Terms & Conditions

  1. Service Provision

    • Swiffy shall provide to the merchant the e-commerce service selected by the merchant.
    • Activation of the e-commerce service is subject to the prior approval of Swiffy.
  2. Effective Date

    • The effective date of this Processing Agreement is the date of signature hereof by the merchant.
  3. Agreement Duration

    • This Processing Agreement shall endure for a period of 24 months (“initial period”) commencing on the effective date and shall continue thereafter until one party furnishes the other with 2 months’ written notice of cancellation, in which case the agreement will expire on the last day of the notice month.
  4. Early Cancellation

    • An early cancellation fee of 2.5% will apply to processing rates if the 2-month notice period is breached.
  5. Technical Support

    • The merchant shall have access to Swiffy’s technical support for the e-commerce service.
  6. Fee Increase

    • Swiffy reserves the right to increase its fees on the expiry of the initial period by giving the merchant 2 months’ written notice of such increase. The increased fees will come into effect on the 1st day following the expiration of the initial period.
  7. Admin Penalty

    • An admin penalty of 1% of monthly processing value will apply to each fraud case registered with the South African Police Services against your bank account.
  8. Frozen Bank Accounts

    • Re-opening of frozen bank accounts due to bank action or court order is outsourced to a third-party provider.

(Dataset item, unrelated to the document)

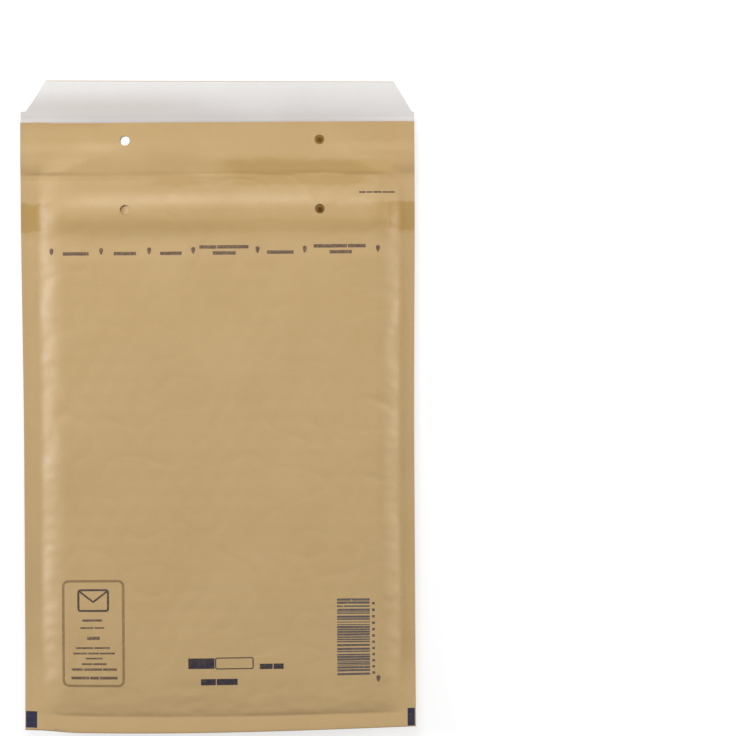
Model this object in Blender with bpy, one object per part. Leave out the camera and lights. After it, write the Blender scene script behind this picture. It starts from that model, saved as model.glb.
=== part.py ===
"""A padded mailing envelope, lying on its back with the mouth towards +Y.

One kraft paper blank is folded up at the bottom edge to make the back panel with its flap, and the
front panel. A bubble film lining with the outline of the padded body is sealed between the two
along the sides and the bottom, where it is pressed flat, and stands up as a pad inside the seams.
A line of hot glue holds each wall of the lining to its panel. The flap carries a strip of adhesive
under a white release strip. One die punches the four clasp holes and trims the flap's corners.

Sizes are in metres. The origin is under the middle of the envelope, on the surface it lies on.
"""

import math

import bmesh
import bpy
from mathutils import Vector

# Outline of the paper
WIDTH = 0.2000  # across the flat paper at the mouth
SIDE_PULL = 0.0010  # how far the standing padding draws in each side edge
PULL_RUN = 0.1400  # length over which the sides are drawn in, down from the fold line
BODY = 0.2835  # bottom edge to the flap's fold line
LIP = 0.0267  # fold line to the front panel's free edge
FLAP = 0.0475  # fold line to the flap's tip
BOTTOM_BOW = 0.0019  # how much further the bottom edge reaches in the middle than at its corners
BOW_FADE = 0.0600  # height over which that bow dies out

# Layers
PAPER = 0.00025
FILM = 0.00012  # one layer of the lining where it is pressed flat
GLUE = 0.00008
GAP = 0.00008  # between two layers that touch on the real envelope
PAD = 0.0026  # height of one wall of bubbles
POCKET = 0.0048  # between the two walls of the lining

# Seams and padding
SIDE_SEAM = 0.0085
BOTTOM_SEAM = 0.0121
SIDE_SHOULDER = 0.0140  # width over which the padding rises beside a side seam
BOTTOM_SHOULDER = 0.0130
LINING_SETBACK = 0.0025  # fold line down to the lining's top edge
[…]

A legal & collection fee of 15% is applicable for reinstatement of the bank account or recoup funds held in such bank account.
  9. Transaction Limits

    • A bank account will be limited to a maximum of 2,500 transactions per week or 10,000 transactions per month. Should this limit be reached, further bank accounts will be required and opened.
  10. Limitation of Liability

  • General Liability: Swiffy, its parents, subsidiaries, affiliates, officers, directors, employees, agents, suppliers, or any other party involved in creating, producing, transmitting, distributing, or misrepresenting Swiffy or related services shall not be liable for any indirect, incidental, special, consequential, or punitive damages.
  • Product and Service Liability: Swiffy shall have no liability to a merchant or its customers in connection with any product or service purchased or used as a result of the use of our service.
  • Merchant Operations: Swiffy is not responsible for the operations, policies, or actions of our merchants and does not endorse, warrant, or assume any liability for the products or services provided by merchants.
  • Third-Party Acts: Swiffy shall not be liable for any act or omission of any third party or for any circumstances beyond our control.
  • Modification of Terms: Swiffy reserves the right to modify these terms and conditions at any time. Updated terms will be effective immediately upon publication via our website and/or communicated via mail.
  • Acknowledgement: By using Swiffy’s services, end customers and merchants acknowledge and agree to the terms outlined in this Limitation of Liability Disclaimer.
  1. Merchant Liability to Swiffy
  • In the event that Swiffy takes action against a merchant for breach of these terms of use, the merchant agrees to reimburse Swiffy for all legal costs, including tracing fees, collection commission, and payout commission.
  1. Display of Limitation of Liability
  • Merchants are required to display Swiffy’s Limitation of Liability clause (Clause 10) in its entirety on the deposit page for end-users to accept before depositing.
  1. Warranties and Representations
  • To the maximum extent permitted by law, Swiffy gives no warranties or representations, express or implied, statutory or otherwise, with regard to the e-commerce service.
  1. Improvements and Upgrades
  • Swiffy has no obligation to produce improvements or upgrades to the e-commerce services. However, if it does make such upgrades or improvements commercially available, the merchant may need to implement such improvements or upgrades to continue utilizing the e-commerce service.
  1. Governing Law
  • This Processing Agreement shall be governed by the laws of the Republic of South Africa.
  1. Entire Agreement
  • This Processing Agreement constitutes the whole agreement between the parties. No amendment or consensual cancellation hereof or waiver or relaxation or indulgence granted by one party to the other will prevent the first party from exercising its rights under this Processing Agreement at a later stage.
  1. Severability
  • Should any of the provisions of this Processing Agreement be held to be invalid, unlawful, or unenforceable, such provisions will be severable from the remaining provisions, which will continue to be valid and enforceable.
  1. Legal Fees
  • In the event that a party successfully enforces or defends its rights in terms of this Processing Agreement, that party shall be entitled to recover from the other party its legal fees on the attorney and client scale, including fees on counsel on brief, tracing agents’ fees, and collection charges.
  1. Assignment
  • The merchant may not cede its rights or assign its obligations under this Processing Agreement without the prior written consent of Swiffy. Swiffy shall be entitled to cede its rights or assign its obligations under this Processing Agreement without requiring the written consent of the merchant if such cession or assignment does not prejudice the merchant.
  1. Data Protection and Privacy
  • Swiffy and the merchant warrant to comply at all times with all relevant obligations under the applicable laws governing data protection and privacy.